To James Madison from Albert Gallatin, [9 May] 1813

From Albert Gallatin

[9 May 1813]

Govr. Tompkins, at the request of the general Govt., called into service detachments of militia to assist in carrying the embargo into effect along the lakes. He also organised at the request of Gen. Dearborne & Wilkinson the regulars on the same service. In fact he alone did all that was done on that occasion & even advanced money.

I understand that his accounts are suspended because he cannot produce the receipts of all the privates, but only those of the officers who acted as pay-masters. An adherence to this rule in this case not only appears unjust, but will disgust & prevent exertions which may very soon be called for by Govt.

—A. G.

It is true that we have stripped N. York of seamen for the lakes. This may at once be supplied by ordering all the gun boat seamen at Philada. to proceed by Trenton & N. Brunswick to N. York; which allowing 2 days march from Trenton to Brunswick (distance 26 miles) cannot take more than four days. At Philada. they are altogether useless, & do nothing but quarrelling with our collector.

—A.G.

I think it would have been better to give to the Commissary the transportation of the clothing to the armies.
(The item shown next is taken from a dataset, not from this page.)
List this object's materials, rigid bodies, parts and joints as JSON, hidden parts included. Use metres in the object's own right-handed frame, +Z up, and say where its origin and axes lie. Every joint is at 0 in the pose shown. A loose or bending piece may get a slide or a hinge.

It appears indispensible that there should be an instruction to the Regimental Quarter Masters for the safekeeping and distribution of the clothing & other articles intended for the Regiments respectively & not for the army generally.

The instructions for the Commissary’s department are not printed.1

RC (DLC). Undated; postmarked in Wilmington on 10 May. Docketed by JM, “Gallatin A. May 9 1813.” Date assigned on the basis of JM’s docket.

1These notes, perhaps written in response to last-minute queries from JM that have not been found, were Gallatin’s final communications with the president before sailing from Wilmington for Russia on 9 May. In the days before his departure, Gallatin engaged in a flurry of correspondence with the administration, which included a note to James Monroe of 4 May stating that Gallatin had just realized that he and James A. Bayard had as yet no letter of credence to Alexander I, and that their “introduction to Russia” would be “extremely awkward” without it (Papers of Gallatin [microfilm ed.], reel 26). JM and Monroe accordingly signed a letter of credence dated 6 May, which Monroe forwarded to Gallatin in his letter of the same date (ibid.). Gallatin replied on 8 May that he and Bayard had received “all the dispatches, instructions & letters which either you or we had thought necessary” (ibid.).